Feltham & Heston By-election
In December last year, there were two telephone polls conducted for the Feltham and Heston parliamentary by-election, one by Populus, one by Survation. Both companies used similar methodologies and the fieldwork dates overlapped. Populus (sponsor Lord Ashcroft) had a sample size however that was 3x the size of Survation’s 511 respondents (e.g. it would have a smaller margin of error). The only real difference was that Populus prompted 3 parties (CON/LAB/LD) and “other” while Survation randomly prompted (CON/LAB/LD/UKIP) and other. Despite the smaller sample size, across the parties Survation had half the error rate (5%) of Populus (10%) – where the main difference was that Populus had the Lib Dems on 2x the vote share of UKIP. The Liberal Democrats came third by around one hundred votes – a statistical tie, as the Survation method predicted.
Local Elections 2012
In the May 2012 local elections, UKIP – not traditionally a party known for local government – put up 691 candidates in around 2500 local council election contests. Their average % vote share (weighted according to total votes cast) was 13%. Of concern to Conservative marginals in 2015, UKIP’s average vote share where a Conservative candidate won the seat was 15%.

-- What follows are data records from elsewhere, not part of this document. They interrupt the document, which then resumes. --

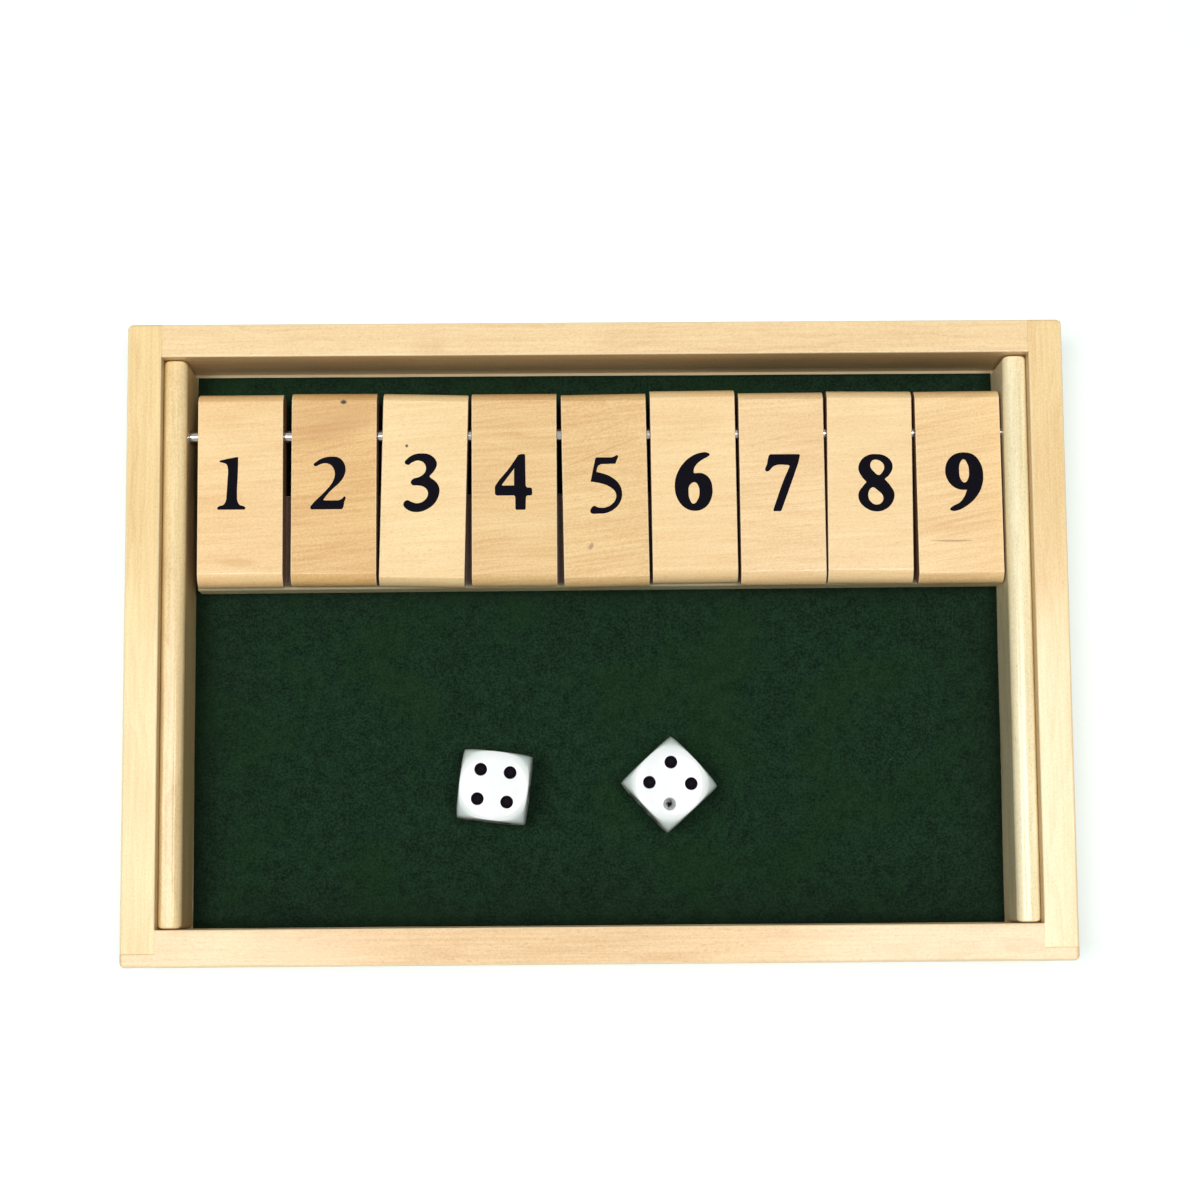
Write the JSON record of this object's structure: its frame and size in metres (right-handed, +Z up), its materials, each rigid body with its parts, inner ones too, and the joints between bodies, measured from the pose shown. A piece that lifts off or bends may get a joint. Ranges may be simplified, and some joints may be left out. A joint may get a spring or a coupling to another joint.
{
  "type": "shut the box game",
  "caption": "Shallow open wooden dice tray with a felt floor, a row of number tiles that hinge on a steel rod along the back, and loose dice.",
  "frame": {"origin": "centre of the underside of the frame, on the surface that the box stands on", "axes": "+X along the tile row towards the highest number, +Y from the player's side to the tile row, +Z up"},
  "size_m": [0.2144, 0.1462, 0.024],
  "materials": {
    "rail_wood": "pale basswood, sanded smooth, thin clear satin finish",
    "tile_wood": "pale basswood, sanded, satin, tone differs a little from tile to tile",
    "plywood": "thin plywood, bare, fine sanded",
    "green_felt": "dark green felt, matt and finely fibrous",
    "bright_steel": "bright drawn steel rod",
    "die_plastic": "white plastic, tumbled smooth, glossy",
    "number_ink": "blue-black printed ink, satin",
    "pip_paint": "black paint in the pips, satin"
  },
  "bodies": {
    "box": {"front_rail": "rail_wood", "back_rail": "rail_wood", "left_rail": "rail_wood", "right_rail": "rail_wood", "base_panel": "plywood", "felt_lining": "green_felt", "left_cheek": "rail_wood", "right_cheek": "rail_wood", "pivot_rod": "bright_steel", "tile_rest": "rail_wood"},
    "tile_1": {"tile_1": "tile_wood"},
    "tile_2": {"tile_2": "tile_wood"},
    "tile_3": {"tile_3": "tile_wood"},
    "tile_4": {"tile_4": "tile_wood"},
    "tile_5": {"tile_5": "tile_wood"},
    "tile_6": {"tile_6": "tile_wood"},
    "tile_7": {"tile_7": "tile_wood"},
    "tile_8": {"tile_8": "tile_wood"},
    "tile_9": {"tile_9": "tile_wood"},
    "die_left": {"die_left": "die_plastic"},
    "die_right": {"die_right": "die_plastic"}
  },
  "joints": [
    {"name": "tile_1_hinge", "type": "hinge", "parent": "box", "child": "tile_1", "pos_m": [0, 0.0484, 0.0149], "axis": [-1, 0, 0], "range_deg": [0, 141.8]},
    {"name": "tile_2_hinge", "type": "hinge", "parent": "box", "child": "tile_2", "pos_m": [0, 0.0484, 0.0149], "axis": [-1, 0, 0], "range_deg": [0, 141.8]},
    {"name": "tile_3_hinge", "type": "hinge", "parent": "box", "child": "tile_3", "pos_m": [0, 0.0484, 0.0149], "axis": [-1, 0, 0], "range_deg": [0, 141.8]},
    {"name": "tile_4_hinge", "type": "hinge", "parent": "box", "child": "tile_4", "pos_m": [0, 0.0484, 0.0149], "axis": [-1, 0, 0], "range_deg": [0, 141.8]},
    {"name": "tile_5_hinge", "type": "hinge", "parent": "box", "child": "tile_5", "pos_m": [0, 0.0484, 0.0149], "axis": [-1, 0, 0], "range_deg": [0, 141.8]},
    {"name": "tile_6_hinge", "type": "hinge", "parent": "box", "child": "tile_6", "pos_m": [0, 0.0484, 0.0149], "axis": [-1, 0, 0], "range_deg": [0, 141.8]},
    {"name": "tile_7_hinge", "type": "hinge", "parent": "box", "child": "tile_7", "pos_m": [0, 0.0484, 0.0149], "axis": [-1, 0, 0], "range_deg": [0, 141.8]},
    {"name": "tile_8_hinge", "type": "hinge", "parent": "box", "child": "tile_8", "pos_m": [0, 0.0484, 0.0149], "axis": [-1, 0, 0], "range_deg": [0, 141.8]},
    {"name": "tile_9_hinge", "type": "hinge", "parent": "box", "child": "tile_9", "pos_m": [0, 0.0484, 0.0149], "axis": [-1, 0, 0], "range_deg": [0, 141.8]},
    {"name": "die_left_lift", "type": "slide", "parent": "box", "child": "die_left", "axis": [0, 0, 1], "range_m": [0, 0.04]},
    {"name": "die_right_lift", "type": "slide", "parent": "box", "child": "die_right", "axis": [0, 0, 1], "range_m": [0, 0.04]}
  ]
}
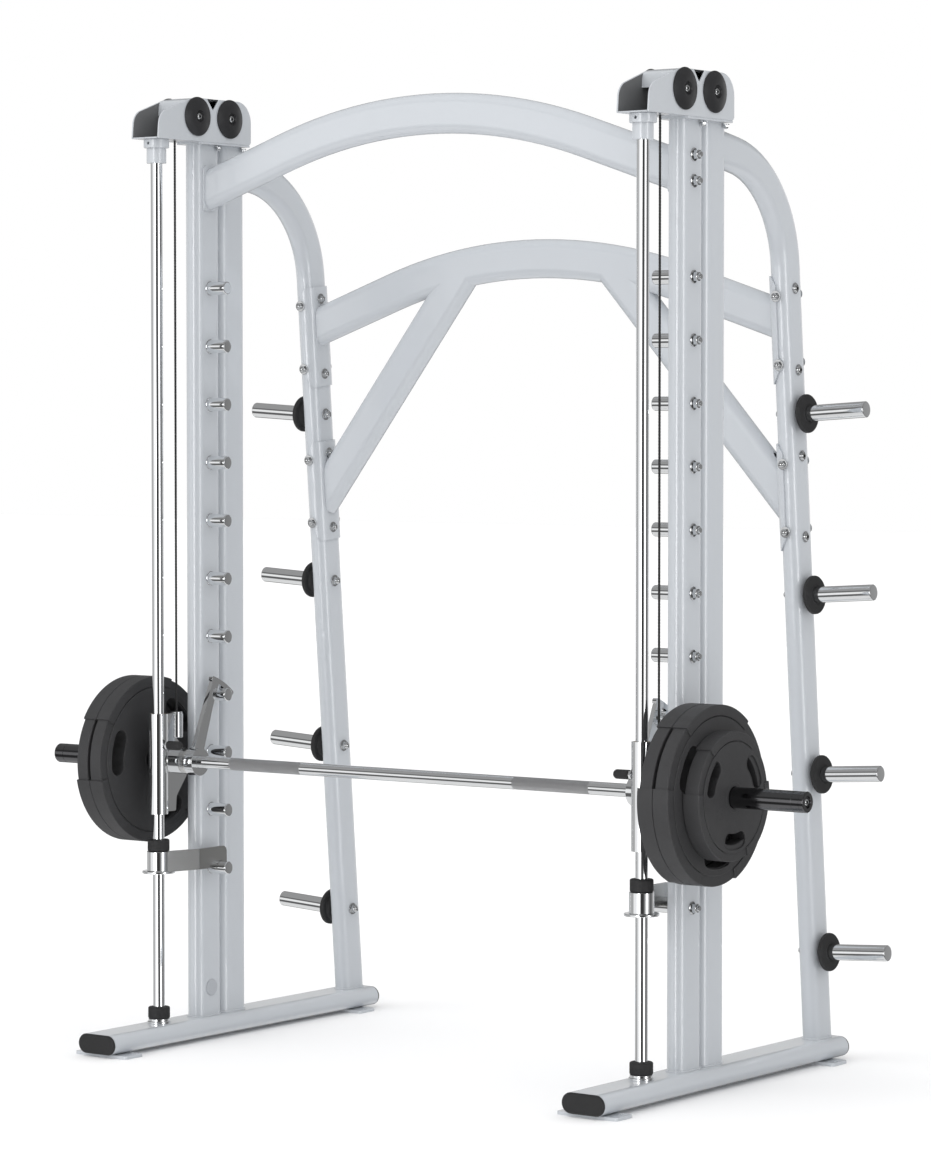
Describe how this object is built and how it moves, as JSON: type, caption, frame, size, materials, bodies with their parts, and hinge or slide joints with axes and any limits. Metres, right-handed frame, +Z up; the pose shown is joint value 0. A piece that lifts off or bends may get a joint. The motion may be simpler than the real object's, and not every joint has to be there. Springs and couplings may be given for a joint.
{
  "type": "smith machine",
  "caption": "Counterbalanced barbell frame: a bar on vertical guide rods between two braced posts, with rack pegs, hooks, stops and plate storage.",
  "frame": {"origin": "centre of the footprint, on the floor", "axes": "+Z up, X across the machine along the bar, -Y towards the open side with the guide rods, +Y towards the braced back"},
  "size_m": [2.304, 1.102, 2.4359],
  "materials": {
    "frame_paint": "semi-gloss powder coat",
    "chrome": "polished",
    "zinc": "bright zinc",
    "black_rubber": "matte",
    "plate_rubber": "matte coated iron",
    "black_plastic": "fine grain",
    "grey_plastic": "satin",
    "sleeve_black": "black nickel",
    "cable": "coated steel cable",
    "cast_iron": "painted"
  },
  "bodies": {
    "frame": {"base_rails": "frame_paint", "rail_end_caps": "black_plastic", "foot_plates": "frame_paint", "front_posts": "frame_paint", "rear_posts": "frame_paint", "hole_plugs": "grey_plastic", "rack_pegs": "chrome", "peg_nuts": "zinc", "back_legs": "frame_paint", "saddle_plates": "frame_paint", "saddle_bolts": "zinc", "front_arch": "frame_paint", "front_arch_bolts": "zinc", "rear_arch": "frame_paint", "rear_braces": "frame_paint", "storage_horns": "chrome", "horn_discs": "black_rubber", "horn_nuts": "zinc", "pulley_housings": "frame_paint", "post_top_plates": "frame_paint", "head_bolts": "zinc", "pulley_caps": "black_plastic", "pulley_axles": "zinc", "pulley_bearings": "zinc", "cable_bushes": "black_plastic", "cable_front_runs": "cable", "cable_top_runs": "cable", "cable_rear_run_left": "cable", "cable_rear_run_right": "cable", "guide_rods": "chrome", "rod_base_sockets": "chrome", "rod_base_bumpers": "black_rubber", "rod_top_collars": "frame_paint"},
    "carriage": {"carriage_left": "chrome", "carriage_right": "chrome", "linear_bearings": "zinc", "cable_anchors": "chrome", "bar_bearings": "chrome", "hook_stop_studs": "chrome", "hook_stop_bumpers": "black_rubber"},
    "bar": {"bar": "chrome", "rack_hooks": "chrome", "bar_sleeves": "sleeve_black", "sleeve_end_caps": "sleeve_black"},
    "plates_left": {"plates_45_left": "plate_rubber", "plate_25_left": "plate_rubber"},
    "counterweight_left": {"counterweight_left": "cast_iron"},
    "front_pulley_left": {"front_pulley_left": "black_plastic"},
    "rear_pulley_left": {"rear_pulley_left": "black_plastic"},
    "stop_left": {"stop_collar_left": "chrome", "stop_bumper_left": "black_rubber", "stop_arm_left": "zinc"},
    "plates_right": {"plates_45_right": "plate_rubber", "plate_25_right": "plate_rubber"},
    "counterweight_right": {"counterweight_right": "cast_iron"},
    "front_pulley_right": {"front_pulley_right": "black_plastic"},
    "rear_pulley_right": {"rear_pulley_right": "black_plastic"},
    "stop_right": {"stop_collar_right": "chrome", "stop_bumper_right": "black_rubber", "stop_arm_right": "zinc"}
  },
  "joints": [
    {"name": "carriage_slide", "type": "slide", "parent": "frame", "child": "carriage", "axis": [0, 0, 1], "range_m": [0, 0.09], "deforming": ["cable_front_runs"]},
    {"name": "bar_turn", "type": "hinge", "parent": "carriage", "child": "bar", "pos_m": [0, -0.227, 0.73], "axis": [1, 0, 0], "range_deg": [0, 60]},
    {"name": "counterweight_left_slide", "type": "slide", "parent": "frame", "child": "counterweight_left", "axis": [0, 0, 1], "range_m": [-0.09, 0], "deforming": ["cable_rear_run_left"]},
    {"name": "front_pulley_left_spin", "type": "hinge", "parent": "frame", "child": "front_pulley_left", "pos_m": [-0.745, -0.197, 2.386], "axis": [1, 0, 0], "continuous": true},
    {"name": "rear_pulley_left_spin", "type": "hinge", "parent": "frame", "child": "rear_pulley_left", "pos_m": [-0.745, -0.068, 2.386], "axis": [1, 0, 0], "continuous": true},
    {"name": "stop_left_lift", "type": "slide", "parent": "frame", "child": "stop_left", "axis": [0, 0, 1], "range_m": [0, 0.05]},
    {"name": "plates_left_slide", "type": "slide", "parent": "bar", "child": "plates_left", "axis": [-1, 0, 0], "range_m": [0, 0.19]},
    {"name": "counterweight_right_slide", "type": "slide", "parent": "frame", "child": "counterweight_right", "axis": [0, 0, 1], "range_m": [-0.09, 0], "deforming": ["cable_rear_run_right"]},
    {"name": "front_pulley_right_spin", "type": "hinge", "parent": "frame", "child": "front_pulley_right", "pos_m": [0.745, -0.197, 2.386], "axis": [1, 0, 0], "continuous": true},
    {"name": "rear_pulley_right_spin", "type": "hinge", "parent": "frame", "child": "rear_pulley_right", "pos_m": [0.745, -0.068, 2.386], "axis": [1, 0, 0], "continuous": true},
    {"name": "stop_right_lift", "type": "slide", "parent": "frame", "child": "stop_right", "axis": [0, 0, 1], "range_m": [0, 0.05]},
    {"name": "plates_right_slide", "type": "slide", "parent": "bar", "child": "plates_right", "axis": [1, 0, 0], "range_m": [0, 0.19]}
  ],
  "couplings": [
    {"joint": "counterweight_left_slide", "follows": "carriage_slide", "ratio": -1},
    {"joint": "front_pulley_left_spin", "follows": "carriage_slide", "rad_per_m": -27.778},
    {"joint": "rear_pulley_left_spin", "follows": "carriage_slide", "rad_per_m": -27.778},
    {"joint": "counterweight_right_slide", "follows": "carriage_slide", "ratio": -1},
    {"joint": "front_pulley_right_spin", "follows": "carriage_slide", "rad_per_m": -27.778},
    {"joint": "rear_pulley_right_spin", "follows": "carriage_slide", "rad_per_m": -27.778}
  ]
}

Considering the regions where there was reasonable coverage – where UKIP put up over 100 candidates – UKIP’s average vote share was 14% in Yorkshire, 10% in the North West 15% in the South East and 16% in the Eastern region.
Of course, UKIP stood in areas where they are stronger, but these figures are eyebrow raising and make a double-digit national vote share look actually, rather credible.
Without properly quantifying UKIP’s vote share by actually trying to flush it out, it is impossible to ascertain the correct support for the Conservatives and therefore impossible to predict where seats will be won and lost in General Election 2015 – surely an important consideration for the polling industry.